Orucun farziyetini belirleyen âyette Rabbimiz şöyle buyurur: “Ey iman edenler! Oruç sizden öncekilere farz kılındığı gibi size de farz kılındı.Umulur ki ittikâ edersiniz.” (Bakara 2/183)
İslâm’da ibadetler belli hikmetlere, illetlere ve maksatlara mebnidir. Orucun illeti ve en büyük hikmeti, farz olduğunu bildiren bu ayette gösterilen hedeftir: “İttikâ etmek / takvâ sahibi olmak”.
Ramazan ayında tuttuğumuz oruçla gerçek anlamda “takvâyı kuşanmak”için, “takvâ” (ittikâ, muttaki) kavramını çok iyi tanımak, bütün boyutlarıyla derinlemesine inceleyip anlamak zorundayız.

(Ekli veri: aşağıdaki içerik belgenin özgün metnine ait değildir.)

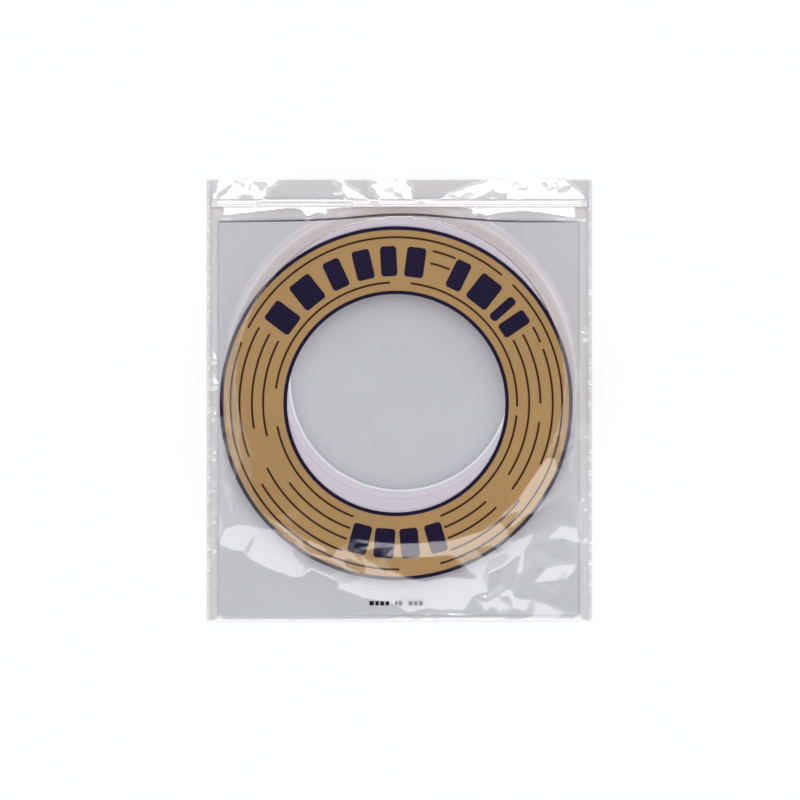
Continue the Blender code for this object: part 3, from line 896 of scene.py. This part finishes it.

İttikâ etmek ve muttaki olmak; dilimize genelde ‘Allah’tan korkmak’ diye çevrilir. Ayrıca, Allah’ın emirlerine ve yasaklarına riayet etmek, onun yasaklarını çiğnemekten sakınmak, günah işlemekten ve haramlardan sakınmak anlamını da içerir. Ancak, merhum Muhammed Esed, Kur’ân Mesajı’nda “ittikâ/takvâ” kavramına daha kuşatıcı bir anlam yükler: “Allah’a karşı sorumluluk bilinci taşımak”. Esed’e göre; “muttaki”nin “Allah’tan korkan” şeklindeki alışılagelen çevirisi, bu ibarenin olumlu içeriğini yeterli biçimde yansıtmaz -yani, O’nun her zaman ve her yerde hazır olduğunun farkında olmayı ve kişinin bu farkında oluşun ışığı altında kendi varlığını biçimlendirme arzusunu... “Kötülükten sakınan” vb. çeviriler de, İlahî sorumluluk bilinci (takvâ) kavramının sadece belirli bir yönünü yansıtır.